Program inspires Kyrene girls to become engineers

By Travis Roemhild, Ahwatukee Foothills News
A group of Kyrene girls embarked on an extensive journey into the world of engineering Monday during the first day of a week-long camp before school starts.
Girls in Engineering: Shaping the Future, an ambitious new program developed with Arizona State University, will look at the progress of 60 Kyrene girls over the course of the next eight years. The girls are entering their first year of middle school and conclude after they finish their first year of post-high school education.

Kyrene Middle schoolers work on the solar ovens made
during their engineering class sponsored by ASU.
July27, 2011. Darryl Webb/East Valley Tribune.

Each year the girls will log 90 to 100 hours of extracurricular work to further develop their understanding of engineering, program leader Tirupalavanam Ganesh said.

The goal is to get a better understanding of how to raise interest in engineering and science in general for elementary school girls.

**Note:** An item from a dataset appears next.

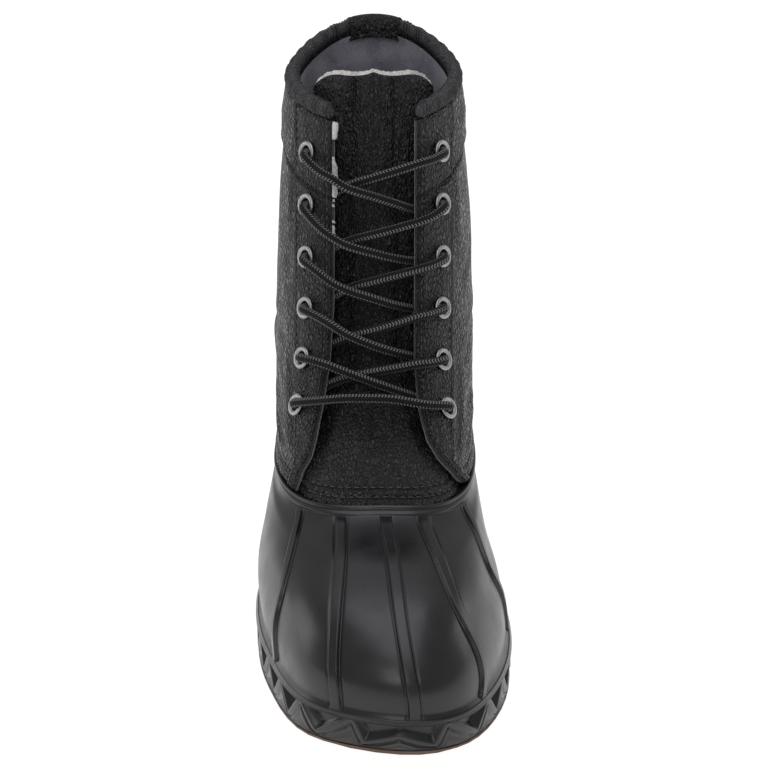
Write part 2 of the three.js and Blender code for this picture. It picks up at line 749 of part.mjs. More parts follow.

“I wanted to study how to engage girls, and that goes for boys too, but there is a shortage of female engineers in this country,” Ganesh said. “This is a way of understanding what we can do to facilitate and grow that engagement.

“We want to study how their interest changes over the years and look at what works to keep that interest and, hopefully, share it with the community.”

Kyrene Middle schoolers
Quincy Pfeffer and Mariah Nolasea
check the temperture of their
marshmellow works in the
solar oven they made
during their engineering
class sponsored by ASU.
July27, 2011.
Darryl Webb/East Valley Tribune.

The first week of the program, July 25-29, the girls were at SkySong, the ASU Scottsdale Innovation Center, from 9 a.m. to 4 p.m. Ganesh said they were taught engineering basics, potential engineering jobs and they worked on projects throughout the week.

For example, on Wednesday, the girls broke off into groups and designed a solar oven from pizza boxes and aluminum foil.

“Most girls are into girl stuff and you don’t find a lot of them in engineering,” said Skylar Hernandez, 11, an incoming sixth-grader at Kyrene Centennial Middle School. “But these projects are a lot of fun and I look forward to doing more.”

Ganesh said the way they are trying to spur interest is by showing how engineering has been used to help people and make our lives easier since the beginning of man.

“Engineering has been around because it helps us meet our needs,” he said. “If we can show it to, not just the girls, but all kids in a way that reflects how engineering helps, then that will help increase the appeal.”

For the next eight years the girls will rejoin the group for a week before school starts, a week after it ends and two days over winter break, for a total of 90 to 100 hours each year.

“In order for someone to engage in something deeply you need long-term contact,” Ganesh said. “They are going to be consumers of technology and we want them to design it as well. Everything is technology and we want them to think about exploring their ideas.”

Kyrene Middle schooler Lauren Everett works on the
finishing touches of the solar oven her and
her partner Melanie Hermosillo made during
their engineering class sponsored by ASU.
July27, 2011. Webb/East Valley Tribune.

For some of the girls, the hands-on part of the week was enough to pique their interest.

“Eight years sounds like a long time, but that’s the best part,” said Andracca Hearn, 11, an incoming sixth-grader at Kyrene Middle School. “I agree that there should be more girls in engineering. I really like the building and designing part of it.”

The 60 girls were selected from a field of 130 that applied to the program. Ganesh said he would have taken more but that was the limit.